Modeling code records
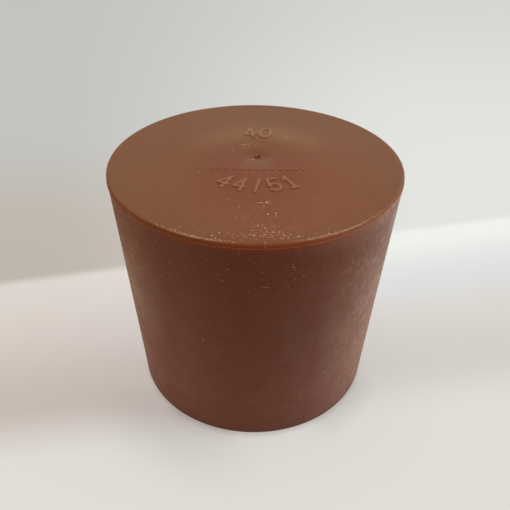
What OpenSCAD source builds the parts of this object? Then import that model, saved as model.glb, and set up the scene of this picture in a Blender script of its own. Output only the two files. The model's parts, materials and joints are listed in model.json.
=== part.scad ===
// Solid tapered rubber stopper for the neck of a flask or bottle, standing on its small end.
// It is moulded in one piece. The plug tapers from head to foot and has a short straight lip
// round its head. The head carries raised size numerals, a second raised number, a plain row of
// dots, and the shallow sink with the torn pit where the rubber was let into the mould.
// Millimetres. The origin is the centre of the foot's face, and +Z runs up the axis to the head.

/* [Plug] */
// Diameter of the foot, where the taper meets the plane of the foot's face
foot_d = 44; // [34:0.5:49]
// Diameter of the head, over the lip
head_d = 51; // [46:0.5:64]
// Height from the foot's face to the head's face
plug_h = 45; // [25:0.5:70]
// Rounding of the foot's edge
foot_edge_r = 1.5; // [0.4:0.1:4]
// Rounding of the head's edge
head_edge_r = 0.35; // [0.1:0.05:0.6]

/* [Lip] */
// Height of the straight lip round the head
lip_h = 0.9; // [0.7:0.1:3]
// How far the lip stands out from the taper below it
lip_step = 0.12; // [0.05:0.01:0.6]

/* [Gate] */
// How far the gate lies to the right of the axis
gate_x = 0.3; // [-2:0.1:2]
// How far the gate lies behind the axis
gate_y = 2.8; // [-3:0.1:3]
// Diameter of the shallow sink round the gate
sink_d = 14.5; // [12:0.5:16]
// Depth of the sink
sink_depth = 0.25; // [0.1:0.05:0.6]
// Diameter of the funnel inside the sink
funnel_d = 6; // [3:0.5:8]
// Depth of the funnel, from the bottom of the sink
funnel_depth = 0.2; // [0.1:0.05:0.6]
// Diameter of the torn pit at its mouth
pit_d = 1.5; // [0.8:0.1:2]
// Diameter of the pit at its bottom
pit_bottom_d = 0.6; // [0.2:0.1:0.7]
// Depth of the pit, from the bottom of the funnel
pit_depth = 1.1; // [0.4:0.1:3]

/* [Numerals] */
// Height of a numeral
numeral_h = 4.4; // [3:0.1:5]
// Width of a numeral
numeral_w = 2.5; // [1.8:0.1:2.8]
// Width of a numeral's stroke
stroke_w = 0.6; // [0.3:0.05:0.7]
// How far the numerals stand up from the head's face
numeral_rise = 0.25; // [0.1:0.05:0.6]
// Radius from the gate to the middle of the size numerals, in front of it
size_r = 11.3; // [10.5:0.1:12.5]
// Angle from one size numeral to the next
size_pitch = 14; // [14:0.5:18]
// Second number, raised behind the gate
back_number = 40; // [1:1:99]
// Radius from the gate to the middle of the second number, behind it
back_r = 9; // [9:0.1:12]
// Angle from one digit of the second number to the next
back_pitch = 18.5; // [16:0.5:22]

/* [Dots] */
// Number of dots in the plain row between the gate and the size numerals
dot_count = 13; // [3:1:14]
// Distance from one dot to the next
dot_pitch = 1.3; // [0.9:0.05:1.35]
// Diameter of a dot
dot_d = 0.65; // [0.3:0.05:0.8]
// How far a dot stands up from the surface under it
dot_rise = 0.2; // [0.05:0.05:0.4]
// Distance from the gate to the row of dots
dot_row = 5.5; // [4.5:0.1:5.8]

/* [Hidden] */
$fn = 128;

foot_r = foot_d / 2;
head_r = head_d / 2;
lip_z = plug_h - lip_h;            // height of the parting line under the lip
waist_r = head_r - lip_step;       // radius of the taper where it meets the lip
taper_a = atan((waist_r - foot_r) / lip_z);
root = 1;                          // how deep raised marks are rooted in the body
arc_step = 15;                     // degrees from one point of a numeral's curve to the next
end_step = 45;                     // the same round the end of a stroke
curve_w = numeral_w - stroke_w;    // width and height of a numeral's centre line
curve_h = numeral_h - stroke_w;
size_text = str(round(foot_d), "/", round(head_d));

// Radius of the ball that leaves a hollow of diameter d and depth h in a flat face.
function ball_r(d, h) = (d * d / 4 + h * h) / (2 * h);

// How deep such a hollow is at distance r from its middle, and 0 outside it.
function hollow_depth(r, d, h) =
    r < d / 2 ? sqrt(pow(ball_r(d, h), 2) - r * r) - ball_r(d, h) + h : 0;

// Height of the head's face at distance r from the gate, outside the pit.
funnel_rim_depth = hollow_depth(funnel_d / 2, sink_d, sink_depth);
function face_z(r) =
    plug_h - (r < funnel_d / 2 ? funnel_rim_depth + hollow_depth(r, funnel_d, funnel_depth)
                               : hollow_depth(r, sink_d, sink_depth));

// Points of an arc of an ellipse with half-axes rx and ry, from angle a to angle b.
function arc(centre, rx, ry, a, b, step = arc_step) =
    let (steps = max(1, ceil(abs(b - a) / step)))
    [for (i = [0 : steps]) let (t = a + (b - a) * i / steps)
        [centre[0] + rx * cos(t), centre[1] + ry * sin(t)]];

function unit(v) = v / norm(v);
function left_of(v) = [-v[1], v[0]];
function heading(v) = atan2(v[1], v[0]);

// Point i of a path moved sideways to the edge of a stroke, w to the left, mitred at bends.
function edge_point(path, i, w) =
    let (before = unit(path[i] - path[i - 1]),
         side = unit(left_of(before) + left_of(unit(path[i + 1] - path[i]))))
    path[i] + side * w / (side * left_of(before));

// Half-round end of a stroke at the start of a path, from its right edge to its left.
function round_end(path) =
    let (a = heading(path[0] - path[1]), r = stroke_w / 2)
    arc(path[0], r, r, a + 90, a - 90, end_step);

// One stroke of a numeral along a path that has no sharp corner, with the round ends of a cutter.
module stroke(path) {
    last = len(path) - 1;
    back = [for (i = [last : -1 : 0]) path[i]];
    polygon(concat(
        round_end(path), [for (i = [1 : 1 : last - 1]) edge_point(path, i, stroke_w / 2)],
        round_end(back), [for (i = [1 : 1 : last - 1]) edge_point(back, i, stroke_w / 2)]));
}

// Straight strokes from each point of a path to the next.
module strokes(path) {
    for (i = [1 : len(path) - 1]) stroke([path[i - 1], path[i]]);
}

// A closed oval stroke, whose centre line has half-axes rx and ry.
module oval(centre, rx, ry) {
    half = stroke_w / 2;
    difference() {
        polygon(arc(centre, rx + half, ry + half, 0, 360 - arc_step));
        polygon(arc(centre, rx - half, ry - half, 0, 360 - arc_step));
    }
}

// The flat shape of one character, a digit or a slash, centred on the origin.
module numeral(c) {
    x = curve_w / 2;
    y = curve_h / 2;
    bowl = y * 0.56;               // half-height of the bowl of a 5, 6 or 9
    waist = -y * 0.35;             // height of the crossbar of a 4
    stem = x * 0.4;                // how far the stem of a 4 stands to the right
    foot = x * 0.6;                // half-length of the foot of a 1
    if (c == "0") oval([0, 0], x, y);
    if (c == "1") {
        strokes([[-foot, y * 0.55], [0, y], [0, -y]]);
        strokes([[-foot, -y], [foot, -y]]);
    }
    if (c == "2") {
        stroke(concat(arc([0, y - x], x, x, 165, -40), [[-x, -y]]));
        strokes([[-x, -y], [x, -y]]);
    }
    if (c == "3") for (s = [-1, 1]) stroke(arc([0, s * y / 2], x, y / 2, -90 * s, 150 * s));
    if (c == "4") strokes([[stem, -y], [stem, y], [-x, waist], [x, waist]]);
    if (c == "5") {
        strokes([[x * 0.85, y], [-x * 0.75, y], [-x * 0.85, bowl * 1.5 - y]]);
        stroke(arc([0, bowl - y], x, bowl, 150, -145));
    }
    if (c == "6") {
        oval([0, bowl - y], x, bowl);
        stroke(arc([x, bowl - y], 2 * x, 2 * y - bowl, 180, 100));
    }
    if (c == "7") strokes([[-x, y], [x, y], [-x * 0.3, -y]]);
    if (c == "8") for (s = [-1, 1]) oval([0, s * y / 2], x, y / 2);
    if (c == "9") rotate(180) numeral("6");
    if (c == "/") strokes([[-x * 0.4, -y * 1.1], [x * 0.4, y * 1.1]]);
}

// Characters raised on the head's face, set round the gate on radius r, one every pitch degrees.
// They all read from the front: in front of the gate (side -1) their feet point away from it,
// and behind it (side 1) their heads do.
module raised_text(text, r, pitch, side) {
    for (i = [0 : len(text) - 1])
        rotate(-side * (i - (len(text) - 1) / 2) * pitch)
            translate([0, side * r, plug_h - root])
                linear_extrude(root + numeral_rise) numeral(text[i]);
}

// Plain row of round dots between the gate and the size numerals, following the sink's surface.
module dots() {
    for (i = [0 : dot_count - 1]) {
        x = (i - (dot_count - 1) / 2) * dot_pitch;
        translate([x, -dot_row, plug_h - root])
            cylinder(d = dot_d, h = root + dot_rise + face_z(norm([x, dot_row])) - plug_h);
    }
}

// Half section of the plug, foot's edge and lip's edge rounded.
module plug_section() {
    foot_c = [foot_r + foot_edge_r * (tan(taper_a) - 1 / cos(taper_a)), foot_edge_r];
    head_c = [head_r - head_edge_r, plug_h - head_edge_r];
    polygon([
        [0, 0],
        [foot_c[0], 0],
        foot_c + foot_edge_r * [cos(taper_a), -sin(taper_a)],
        [waist_r, lip_z],
        [head_r, lip_z],
        [head_r, head_c[1]],
        [head_c[0], plug_h],
        [0, plug_h]
    ]);
    translate(foot_c) circle(foot_edge_r);
    translate(head_c) circle(head_edge_r);
}

// What the gate leaves out of the head: the sink, the funnel in it and the torn pit.
module gate_hollow() {
    funnel_floor = face_z(0);
    translate([0, 0, plug_h - sink_depth + ball_r(sink_d, sink_depth)])
        sphere(ball_r(sink_d, sink_depth));
    translate([0, 0, funnel_floor + ball_r(funnel_d, funnel_depth)])
        sphere(ball_r(funnel_d, funnel_depth));
    translate([0, 0, funnel_floor - pit_depth])
        cylinder(d1 = pit_bottom_d, d2 = pit_d, h = pit_depth + funnel_depth);
}

module stopper() color("saddlebrown") {
    difference() {
        rotate_extrude() plug_section();
        translate([gate_x, gate_y, 0]) gate_hollow();
    }
    translate([gate_x, gate_y, 0]) {
        raised_text(size_text, size_r, size_pitch, -1);
        raised_text(str(back_number), back_r, back_pitch, 1);
        dots();
    }
}

stopper();
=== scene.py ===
# %% [markdown]
# # A moulded rubber stopper
#
# The object is one piece of red-brown natural rubber: a tapered plug that stands on its small
# end, with a thin straight lip round its head. The mould has left everything that makes it look
# real: raised numerals, a row of dots, the sink and the torn pit where the rubber was let in,
# and a fine parting line under the lip.
#
# The construction model holds the true sizes and is loaded first, as a frame that nothing
# here moves. This script then makes the part that the eye sees, from those sizes.

# %% Load the frame
import json
import math
from functools import partial
from types import SimpleNamespace
import bpy
import numpy as np
from mathutils import Matrix, Vector


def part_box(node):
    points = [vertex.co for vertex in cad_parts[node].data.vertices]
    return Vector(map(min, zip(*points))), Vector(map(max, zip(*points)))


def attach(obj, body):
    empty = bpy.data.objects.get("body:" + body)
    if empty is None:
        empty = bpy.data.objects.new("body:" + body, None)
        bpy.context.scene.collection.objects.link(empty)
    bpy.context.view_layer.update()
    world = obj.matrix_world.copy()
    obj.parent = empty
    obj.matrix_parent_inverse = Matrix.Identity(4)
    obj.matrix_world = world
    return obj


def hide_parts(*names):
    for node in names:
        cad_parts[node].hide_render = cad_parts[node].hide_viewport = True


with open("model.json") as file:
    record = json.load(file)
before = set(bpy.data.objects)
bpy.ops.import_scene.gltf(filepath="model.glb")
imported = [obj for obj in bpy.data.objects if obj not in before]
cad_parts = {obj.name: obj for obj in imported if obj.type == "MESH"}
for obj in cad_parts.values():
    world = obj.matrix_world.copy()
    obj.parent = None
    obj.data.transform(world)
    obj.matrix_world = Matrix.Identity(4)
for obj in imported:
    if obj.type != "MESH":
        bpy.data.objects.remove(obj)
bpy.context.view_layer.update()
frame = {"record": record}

# %% [markdown]
# ## Sizes
#
# Everything is worked out from the frame and from the sizes that the mould gave the real
# stopper. Blender works in metres, so each size is written in millimetres times MM. Taking the
# head's height from the record's mount keeps this script right if the frame changes.

# %% Sizes of the stopper
MM = 0.001
mounts = {m["name"]: m for m in frame["record"]["mounts"]}
head_z = mounts["head_face"]["pos_m"][2]
head_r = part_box("stopper")[1][0]
foot_r = 22 * MM

lip_h = 0.9 * MM
lip_step = 0.12 * MM
head_edge_r = 0.3 * MM
foot_edge_r = 1.5 * MM
bead_r = 0.05 * MM
gate = (0.3 * MM, 2.8 * MM)
print(f"head {2000 * head_r:.1f} mm, foot {2000 * foot_r:.1f} mm, height {1000 * head_z:.1f} mm")

# %% [markdown]
# ## Numerals as strokes
#
# A mould's numerals are cut with a small round-ended cutter, so each is a few strokes of one
# width. Blender's text object could draw them, but its outlines have sharp shoulders and
# another maker's shapes. Strokes are better here: the distance from a point to the nearest
# stroke is all that is needed to raise soft, rounded figures out of a surface.

# %% Strokes of each character, in millimetres round its own centre
numeral_h = 4.4
numeral_w = 2.5
stroke_w = 0.6


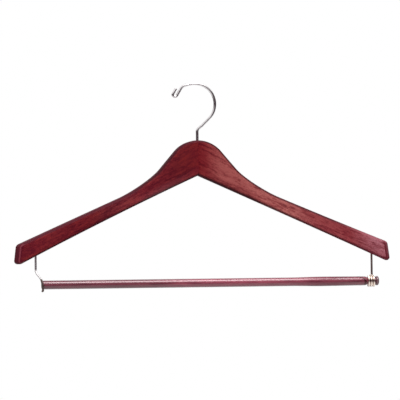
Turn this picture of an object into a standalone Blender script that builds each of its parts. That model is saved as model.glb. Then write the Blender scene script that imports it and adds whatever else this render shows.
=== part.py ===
"""Wooden suit hanger with a swivel hook and a trouser bar on a wire gate.

Units are metres, +Z is up, +X is to the right and the viewer looks along +Y.
The origin is where a rail carries the hook, under the hook's crown, on the swivel's axis.
The arms bow forward, towards -Y. The trouser bar hangs under them on two bent wires: its
left end lies in an open catch, and its right end turns in a coil whose leg turns in the wood,
so the bar swings out backward like a gate.
"""
import math

import bmesh
import bpy
from mathutils import Matrix, Vector

MM = 0.001

# Wooden body, measured in its middle plane. A depth is a distance below the top of the crown.
SPAN = 445.6 * MM
WOOD_THICKNESS = 14.0 * MM
EDGE_ROUND = 3.5 * MM
CROWN_RADIUS = 36.5 * MM
FLANK_ANGLE = math.radians(49.7)
FLANK_LENGTH = 28.8 * MM
CROTCH_DEPTH = 41.9 * MM
UNDERSIDE_ANGLE = math.radians(25.4)
UNDERSIDE_ARCH = 1.4 * MM
WAIST_X = 96.5 * MM
WAIST_HEIGHT = 17.7 * MM
END_HEIGHT = 24.7 * MM
END_LEAN = math.radians(7.0)
END_TOP_RADIUS = 5.5 * MM
END_BOTTOM_RADIUS = 3.6 * MM
FORWARD_BOW = 45.0 * MM
BOW_POWER = 1.7
FLANK_HANDLE_SHARE = 0.195
WAIST_HANDLE_SHARE = 0.331

# Fits. Pieces that touch keep FIT_GAP, and a piece that turns in another keeps RUNNING_GAP.
FIT_GAP = 0.3 * MM
RUNNING_GAP = 0.4 * MM
CUT_OVERRUN = 3.0 * MM
WELD_DISTANCE = 0.01 * MM

# Dowels glued across the seam between the two arms.
DOWEL_RADIUS = 2.5 * MM
DOWEL_LENGTH = 26.0 * MM
DOWEL_CHAMFER = 0.6 * MM
DOWEL_UPPER_DEPTH = 26.5 * MM
DOWEL_LOWER_DEPTH = 34.5 * MM

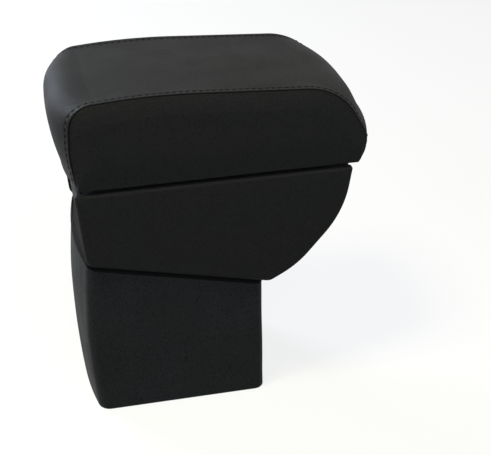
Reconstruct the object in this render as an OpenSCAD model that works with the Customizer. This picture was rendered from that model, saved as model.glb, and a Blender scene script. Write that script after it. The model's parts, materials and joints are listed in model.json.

The task: Repeat the span of lines that opens with the line holding "the torn pit." and closes with the line holding "obj.matrix_world = world", exactly as it stands.

Solution to this exercise:
// What the gate leaves out of the head: the sink, the funnel in it and the torn pit.
module gate_hollow() {
    funnel_floor = face_z(0);
    translate([0, 0, plug_h - sink_depth + ball_r(sink_d, sink_depth)])
        sphere(ball_r(sink_d, sink_depth));
    translate([0, 0, funnel_floor + ball_r(funnel_d, funnel_depth)])
        sphere(ball_r(funnel_d, funnel_depth));
    translate([0, 0, funnel_floor - pit_depth])
        cylinder(d1 = pit_bottom_d, d2 = pit_d, h = pit_depth + funnel_depth);
}

module stopper() color("saddlebrown") {
    difference() {
        rotate_extrude() plug_section();
        translate([gate_x, gate_y, 0]) gate_hollow();
    }
    translate([gate_x, gate_y, 0]) {
        raised_text(size_text, size_r, size_pitch, -1);
        raised_text(str(back_number), back_r, back_pitch, 1);
        dots();
    }
}

stopper();
=== scene.py ===
# %% [markdown]
# # A moulded rubber stopper
#
# The object is one piece of red-brown natural rubber: a tapered plug that stands on its small
# end, with a thin straight lip round its head. The mould has left everything that makes it look
# real: raised numerals, a row of dots, the sink and the torn pit where the rubber was let in,
# and a fine parting line under the lip.
#
# The construction model holds the true sizes and is loaded first, as a frame that nothing
# here moves. This script then makes the part that the eye sees, from those sizes.

# %% Load the frame
import json
import math
from functools import partial
from types import SimpleNamespace
import bpy
import numpy as np
from mathutils import Matrix, Vector


def part_box(node):
    points = [vertex.co for vertex in cad_parts[node].data.vertices]
    return Vector(map(min, zip(*points))), Vector(map(max, zip(*points)))


def attach(obj, body):
    empty = bpy.data.objects.get("body:" + body)
    if empty is None:
        empty = bpy.data.objects.new("body:" + body, None)
        bpy.context.scene.collection.objects.link(empty)
    bpy.context.view_layer.update()
    world = obj.matrix_world.copy()
    obj.parent = empty
    obj.matrix_parent_inverse = Matrix.Identity(4)
    obj.matrix_world = world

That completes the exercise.